The Name Only God Knows You By
How the tradition reads itself: there is a false self, assembled from roles and opinions, and there is a true self, hidden in God. To find yourself is to lose the first.
Ask a person who they are, and you will hear a list. A name, a vocation, roles, achievements, grievances, opinions of oneself. Christian mysticism looks at this list calmly and says a strange thing: none of it is quite you. It is clothing. Sometimes comfortable, sometimes too tight, but beneath it is the one whom none of these things describes.
No one in the twentieth century said this more clearly than Thomas Merton, a Trappist monk who withdrew into the silence of the cloister and from there spoke to the whole world. He drew a distinction between two selves, and that distinction is the key to how the whole tradition reads a human being. There is a false self, and there is a true one.
What the false self is made of
The false self, for Merton, is what we build ourselves. Out of the roles we play. Out of the successes we want to be recognized by. Out of opinions of ourselves, our own and others’. It lives by comparison: it exists only insofar as it differs from others, better or worse, higher or lower. Merton called it a mask we hide behind even from God – so used to it that we forget our own face.
The trouble is not that this self is bad. The trouble is that, strictly speaking, it is not there at all. It exists the way a shadow exists – only as long as there is something to cast it. Take away the roles, the name, the recognition, and it dissolves. That is why so much of the anxiety we carry is, at heart, a shadow’s anxiety for its own being. The false self is forever busy prolonging itself: justifying, asserting, holding on to an image. And the work never ends, because there is nothing to build out of nothing.
Merton noticed too how this self treats God. It comes to Him for the same thing – for confirmation of itself. It prays in order to become someone who prays; it seeks spiritual experiences to add them to its image; it can even wear humility like one more ornament. It is able to build an entire religious life with itself, not God, at the center. That is why the path begins not with becoming better, but with ceasing to feed this shadow – including when it dresses itself up as piety.
Here the tradition meets itself. What Eckhart called the grip by which the soul holds on, Merton names the false self. The detachment that clears a space for the birth of God is the very letting go of this mask. And the apophatic way, which strips the names from God, turns inward and strips the names from you – until what remains is what lies beneath the names.
The name you do not know for yourself
And what remains? Merton says: the true self is the one God knows you to be. Not what you think of yourself, not the sum of your traits, but a simple and hidden “you,” concealed in God as a seed is concealed in the earth. This self has a name you do not know for yourself – only the One who made you knows it. To find yourself is to lose the false self in God and to discover there this second, real one.
That is why the union the tradition leads toward is neither dissolution into the impersonal nor disappearance. It is recognition. Contemplation, for Merton, is not an attainment and not a technique, but a sudden gift of awakening in which it is revealed: you are already one with the One you were seeking. You did not build this union over years of effort – you were peeling away the layers that hid what had always been.

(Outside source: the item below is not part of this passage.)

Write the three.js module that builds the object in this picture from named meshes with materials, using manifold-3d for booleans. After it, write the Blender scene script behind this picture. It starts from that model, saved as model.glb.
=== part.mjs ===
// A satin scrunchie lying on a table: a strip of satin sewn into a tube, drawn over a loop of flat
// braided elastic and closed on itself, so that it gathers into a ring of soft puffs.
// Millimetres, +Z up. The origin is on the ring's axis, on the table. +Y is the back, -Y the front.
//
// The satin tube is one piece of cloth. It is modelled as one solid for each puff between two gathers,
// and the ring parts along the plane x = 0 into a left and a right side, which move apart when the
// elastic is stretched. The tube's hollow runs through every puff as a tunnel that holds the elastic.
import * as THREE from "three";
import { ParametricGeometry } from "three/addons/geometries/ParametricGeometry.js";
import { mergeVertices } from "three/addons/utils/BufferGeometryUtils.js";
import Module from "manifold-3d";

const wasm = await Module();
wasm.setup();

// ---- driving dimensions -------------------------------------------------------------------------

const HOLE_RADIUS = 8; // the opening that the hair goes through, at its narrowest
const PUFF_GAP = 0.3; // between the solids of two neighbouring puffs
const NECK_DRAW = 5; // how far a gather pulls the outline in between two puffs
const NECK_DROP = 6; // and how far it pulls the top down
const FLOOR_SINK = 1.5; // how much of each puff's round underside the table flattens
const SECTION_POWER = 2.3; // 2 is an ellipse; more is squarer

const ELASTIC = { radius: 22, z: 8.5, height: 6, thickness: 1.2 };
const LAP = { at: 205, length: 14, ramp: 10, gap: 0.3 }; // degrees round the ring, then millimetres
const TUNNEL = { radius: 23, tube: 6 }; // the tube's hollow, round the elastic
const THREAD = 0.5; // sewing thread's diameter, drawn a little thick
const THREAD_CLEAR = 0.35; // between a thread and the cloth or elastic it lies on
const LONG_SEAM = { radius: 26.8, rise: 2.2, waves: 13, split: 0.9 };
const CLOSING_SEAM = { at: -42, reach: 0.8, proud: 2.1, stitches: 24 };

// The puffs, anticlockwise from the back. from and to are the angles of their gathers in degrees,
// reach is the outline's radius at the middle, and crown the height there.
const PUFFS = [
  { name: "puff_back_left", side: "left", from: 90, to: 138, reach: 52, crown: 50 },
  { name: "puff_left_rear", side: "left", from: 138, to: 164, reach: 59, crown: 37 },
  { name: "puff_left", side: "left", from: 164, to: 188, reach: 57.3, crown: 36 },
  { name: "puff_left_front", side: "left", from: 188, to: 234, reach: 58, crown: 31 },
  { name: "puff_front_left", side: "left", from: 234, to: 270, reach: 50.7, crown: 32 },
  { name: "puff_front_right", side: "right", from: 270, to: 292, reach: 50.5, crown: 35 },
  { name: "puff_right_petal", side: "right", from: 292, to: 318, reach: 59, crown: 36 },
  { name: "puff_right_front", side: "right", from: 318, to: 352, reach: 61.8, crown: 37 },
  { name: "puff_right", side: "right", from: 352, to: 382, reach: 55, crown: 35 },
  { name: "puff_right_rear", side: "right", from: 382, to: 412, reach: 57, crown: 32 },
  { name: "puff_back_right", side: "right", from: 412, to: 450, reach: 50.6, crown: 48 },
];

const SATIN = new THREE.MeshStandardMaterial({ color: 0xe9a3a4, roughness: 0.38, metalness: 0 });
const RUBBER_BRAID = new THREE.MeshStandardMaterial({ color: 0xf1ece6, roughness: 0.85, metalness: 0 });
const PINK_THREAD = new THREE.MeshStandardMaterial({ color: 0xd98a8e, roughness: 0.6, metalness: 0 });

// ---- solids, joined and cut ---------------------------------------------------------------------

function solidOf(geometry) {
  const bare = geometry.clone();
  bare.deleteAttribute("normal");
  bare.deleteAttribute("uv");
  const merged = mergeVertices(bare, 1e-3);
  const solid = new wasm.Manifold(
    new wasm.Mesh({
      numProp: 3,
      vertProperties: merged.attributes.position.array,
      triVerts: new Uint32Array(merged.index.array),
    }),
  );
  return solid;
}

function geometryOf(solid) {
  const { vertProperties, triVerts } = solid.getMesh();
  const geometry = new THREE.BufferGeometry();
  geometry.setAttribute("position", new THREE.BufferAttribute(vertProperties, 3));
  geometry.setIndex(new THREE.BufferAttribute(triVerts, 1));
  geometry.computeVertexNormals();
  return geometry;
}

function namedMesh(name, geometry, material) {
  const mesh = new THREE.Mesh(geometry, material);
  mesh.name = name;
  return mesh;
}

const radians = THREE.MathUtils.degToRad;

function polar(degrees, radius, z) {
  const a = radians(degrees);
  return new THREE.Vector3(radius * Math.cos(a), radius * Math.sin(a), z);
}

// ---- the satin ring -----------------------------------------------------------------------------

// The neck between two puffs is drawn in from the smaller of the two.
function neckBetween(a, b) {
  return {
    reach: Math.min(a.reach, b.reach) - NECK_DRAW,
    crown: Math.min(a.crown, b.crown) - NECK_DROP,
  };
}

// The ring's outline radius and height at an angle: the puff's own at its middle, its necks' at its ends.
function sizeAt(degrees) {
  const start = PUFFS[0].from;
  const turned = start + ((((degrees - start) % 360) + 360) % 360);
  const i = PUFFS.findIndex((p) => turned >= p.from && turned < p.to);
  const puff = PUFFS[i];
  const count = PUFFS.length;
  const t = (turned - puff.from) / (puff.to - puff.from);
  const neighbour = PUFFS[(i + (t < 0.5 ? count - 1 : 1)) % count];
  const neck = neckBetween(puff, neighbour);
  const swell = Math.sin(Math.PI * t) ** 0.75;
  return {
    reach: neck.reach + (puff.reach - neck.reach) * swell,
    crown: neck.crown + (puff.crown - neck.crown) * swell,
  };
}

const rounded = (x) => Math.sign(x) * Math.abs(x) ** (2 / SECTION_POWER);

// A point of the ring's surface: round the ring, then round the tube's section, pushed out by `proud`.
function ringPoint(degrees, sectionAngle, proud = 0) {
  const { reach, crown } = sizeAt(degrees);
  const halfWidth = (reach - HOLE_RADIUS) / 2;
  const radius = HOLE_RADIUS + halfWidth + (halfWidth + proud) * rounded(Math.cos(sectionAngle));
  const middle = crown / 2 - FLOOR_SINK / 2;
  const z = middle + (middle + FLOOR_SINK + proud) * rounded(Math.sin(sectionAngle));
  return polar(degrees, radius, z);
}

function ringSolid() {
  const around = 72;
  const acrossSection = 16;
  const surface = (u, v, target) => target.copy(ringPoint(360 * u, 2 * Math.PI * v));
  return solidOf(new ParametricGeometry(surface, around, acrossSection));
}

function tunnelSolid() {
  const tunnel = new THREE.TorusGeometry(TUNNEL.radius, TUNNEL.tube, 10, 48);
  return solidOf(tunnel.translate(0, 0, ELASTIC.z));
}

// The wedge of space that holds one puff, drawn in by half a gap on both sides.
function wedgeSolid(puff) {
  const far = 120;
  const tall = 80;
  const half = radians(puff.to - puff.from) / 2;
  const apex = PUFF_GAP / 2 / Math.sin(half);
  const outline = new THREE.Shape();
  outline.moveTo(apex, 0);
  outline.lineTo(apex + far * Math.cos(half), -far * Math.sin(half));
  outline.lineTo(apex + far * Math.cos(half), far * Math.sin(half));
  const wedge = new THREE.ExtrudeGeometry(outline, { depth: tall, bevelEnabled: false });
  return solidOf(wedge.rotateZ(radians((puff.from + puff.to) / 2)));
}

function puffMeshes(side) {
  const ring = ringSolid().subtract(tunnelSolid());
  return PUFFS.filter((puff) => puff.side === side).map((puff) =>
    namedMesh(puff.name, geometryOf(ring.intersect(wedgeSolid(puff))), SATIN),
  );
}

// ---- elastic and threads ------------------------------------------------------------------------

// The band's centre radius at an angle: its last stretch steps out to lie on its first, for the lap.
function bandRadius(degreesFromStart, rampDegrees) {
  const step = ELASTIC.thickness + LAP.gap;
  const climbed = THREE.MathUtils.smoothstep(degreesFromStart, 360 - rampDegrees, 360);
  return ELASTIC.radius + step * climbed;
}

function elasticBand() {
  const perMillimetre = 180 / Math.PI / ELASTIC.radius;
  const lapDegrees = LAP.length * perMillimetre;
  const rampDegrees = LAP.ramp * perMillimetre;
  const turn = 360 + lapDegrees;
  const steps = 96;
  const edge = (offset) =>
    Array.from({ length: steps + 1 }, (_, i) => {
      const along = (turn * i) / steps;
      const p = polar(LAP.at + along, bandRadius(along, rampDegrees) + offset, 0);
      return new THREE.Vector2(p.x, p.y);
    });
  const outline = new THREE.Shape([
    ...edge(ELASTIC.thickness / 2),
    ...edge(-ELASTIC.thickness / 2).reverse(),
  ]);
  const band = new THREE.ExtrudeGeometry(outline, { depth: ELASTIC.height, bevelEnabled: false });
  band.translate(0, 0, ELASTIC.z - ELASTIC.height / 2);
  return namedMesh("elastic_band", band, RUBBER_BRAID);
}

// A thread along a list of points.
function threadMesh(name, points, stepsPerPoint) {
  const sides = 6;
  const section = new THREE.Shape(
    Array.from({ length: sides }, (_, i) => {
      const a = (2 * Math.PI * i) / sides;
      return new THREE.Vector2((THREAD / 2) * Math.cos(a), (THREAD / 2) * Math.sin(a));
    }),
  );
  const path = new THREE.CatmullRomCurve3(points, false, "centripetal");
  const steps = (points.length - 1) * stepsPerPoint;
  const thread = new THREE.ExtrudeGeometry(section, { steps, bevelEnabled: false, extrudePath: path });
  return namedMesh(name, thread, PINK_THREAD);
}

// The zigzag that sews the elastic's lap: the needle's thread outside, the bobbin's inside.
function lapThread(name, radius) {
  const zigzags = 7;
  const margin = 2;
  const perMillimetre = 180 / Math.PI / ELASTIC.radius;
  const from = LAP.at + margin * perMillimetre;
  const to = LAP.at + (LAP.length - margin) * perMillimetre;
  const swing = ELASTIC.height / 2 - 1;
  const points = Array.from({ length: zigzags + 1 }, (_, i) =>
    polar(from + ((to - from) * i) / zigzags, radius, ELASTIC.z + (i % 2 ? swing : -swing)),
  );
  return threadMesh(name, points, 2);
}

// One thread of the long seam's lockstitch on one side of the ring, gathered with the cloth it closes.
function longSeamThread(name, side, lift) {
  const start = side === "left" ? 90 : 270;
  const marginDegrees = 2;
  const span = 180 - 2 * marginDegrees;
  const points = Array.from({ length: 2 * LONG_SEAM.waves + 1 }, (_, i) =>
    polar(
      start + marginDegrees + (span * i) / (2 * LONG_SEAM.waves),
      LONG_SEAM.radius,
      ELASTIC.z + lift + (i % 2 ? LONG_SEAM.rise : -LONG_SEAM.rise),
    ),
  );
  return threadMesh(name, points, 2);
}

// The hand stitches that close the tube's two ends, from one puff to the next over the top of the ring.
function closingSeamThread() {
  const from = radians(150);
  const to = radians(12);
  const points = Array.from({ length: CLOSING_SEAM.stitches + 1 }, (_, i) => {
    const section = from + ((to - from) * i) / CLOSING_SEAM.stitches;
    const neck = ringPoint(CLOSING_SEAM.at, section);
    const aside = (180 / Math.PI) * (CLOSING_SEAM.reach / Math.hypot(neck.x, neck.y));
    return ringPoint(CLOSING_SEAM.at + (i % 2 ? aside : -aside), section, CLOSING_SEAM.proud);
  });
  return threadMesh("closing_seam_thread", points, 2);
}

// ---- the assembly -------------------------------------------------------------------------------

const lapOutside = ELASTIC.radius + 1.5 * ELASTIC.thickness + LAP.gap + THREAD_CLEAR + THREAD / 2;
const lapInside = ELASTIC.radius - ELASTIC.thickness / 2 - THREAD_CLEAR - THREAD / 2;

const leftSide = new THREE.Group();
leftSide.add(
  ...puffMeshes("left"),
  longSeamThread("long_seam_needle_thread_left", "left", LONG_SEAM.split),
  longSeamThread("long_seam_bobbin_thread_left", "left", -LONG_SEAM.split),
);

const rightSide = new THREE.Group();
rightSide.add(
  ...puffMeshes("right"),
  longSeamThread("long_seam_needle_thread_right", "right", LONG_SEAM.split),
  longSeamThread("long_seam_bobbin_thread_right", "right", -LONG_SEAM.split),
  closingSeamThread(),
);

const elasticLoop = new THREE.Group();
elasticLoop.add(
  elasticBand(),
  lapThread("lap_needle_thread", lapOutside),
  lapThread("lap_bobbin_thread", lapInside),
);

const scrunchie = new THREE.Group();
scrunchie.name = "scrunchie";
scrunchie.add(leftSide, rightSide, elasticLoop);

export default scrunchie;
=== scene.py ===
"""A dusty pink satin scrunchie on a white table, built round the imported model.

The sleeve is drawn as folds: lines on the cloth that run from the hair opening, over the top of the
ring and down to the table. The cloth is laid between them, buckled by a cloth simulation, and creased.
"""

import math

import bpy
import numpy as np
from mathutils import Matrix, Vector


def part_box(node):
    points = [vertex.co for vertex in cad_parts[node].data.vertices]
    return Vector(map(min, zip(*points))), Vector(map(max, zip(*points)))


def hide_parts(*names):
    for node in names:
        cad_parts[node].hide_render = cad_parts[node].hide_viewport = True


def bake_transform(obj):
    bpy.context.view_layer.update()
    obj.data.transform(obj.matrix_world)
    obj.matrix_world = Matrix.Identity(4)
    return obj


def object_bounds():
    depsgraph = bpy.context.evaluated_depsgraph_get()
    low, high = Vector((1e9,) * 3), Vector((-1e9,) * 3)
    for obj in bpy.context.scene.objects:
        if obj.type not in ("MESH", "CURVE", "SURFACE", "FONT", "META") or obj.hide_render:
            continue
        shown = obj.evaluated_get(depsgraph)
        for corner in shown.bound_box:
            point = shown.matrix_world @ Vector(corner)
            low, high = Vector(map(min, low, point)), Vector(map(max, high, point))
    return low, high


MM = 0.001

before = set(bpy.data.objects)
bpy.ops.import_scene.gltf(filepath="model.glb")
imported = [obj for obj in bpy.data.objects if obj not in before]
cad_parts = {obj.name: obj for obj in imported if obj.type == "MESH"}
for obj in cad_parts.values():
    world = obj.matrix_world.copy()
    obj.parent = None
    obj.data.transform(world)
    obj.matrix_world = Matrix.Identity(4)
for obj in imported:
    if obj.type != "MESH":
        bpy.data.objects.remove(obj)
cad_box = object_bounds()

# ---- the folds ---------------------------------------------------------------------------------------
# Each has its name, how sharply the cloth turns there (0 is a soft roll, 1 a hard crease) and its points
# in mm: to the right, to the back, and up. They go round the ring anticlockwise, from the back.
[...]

From this follows a view of solitude unexpected from a monk. Merton said: seclusion is needed not in order to flee from people. It is needed in order to find the source without which one has nothing to give people. As long as you cling to the false self, your love for others serves it too – it seeks recognition, return, reflection. Once freed, you can for the first time love not for your own sake. The most personal act, he said, is born in the silence where the self-building self falls quiet.
The one walking ahead, gathering this wisdom for the School, left a short note here: the easiest thing is to confuse humility with the humiliation of the false self. But the tradition does not bid you to consider yourself worthless – it says you are more than your list. The name only God knows you by does not humble you. It frees you from the labor of being the one you appointed yourself to be – and opens the one you were meant to be.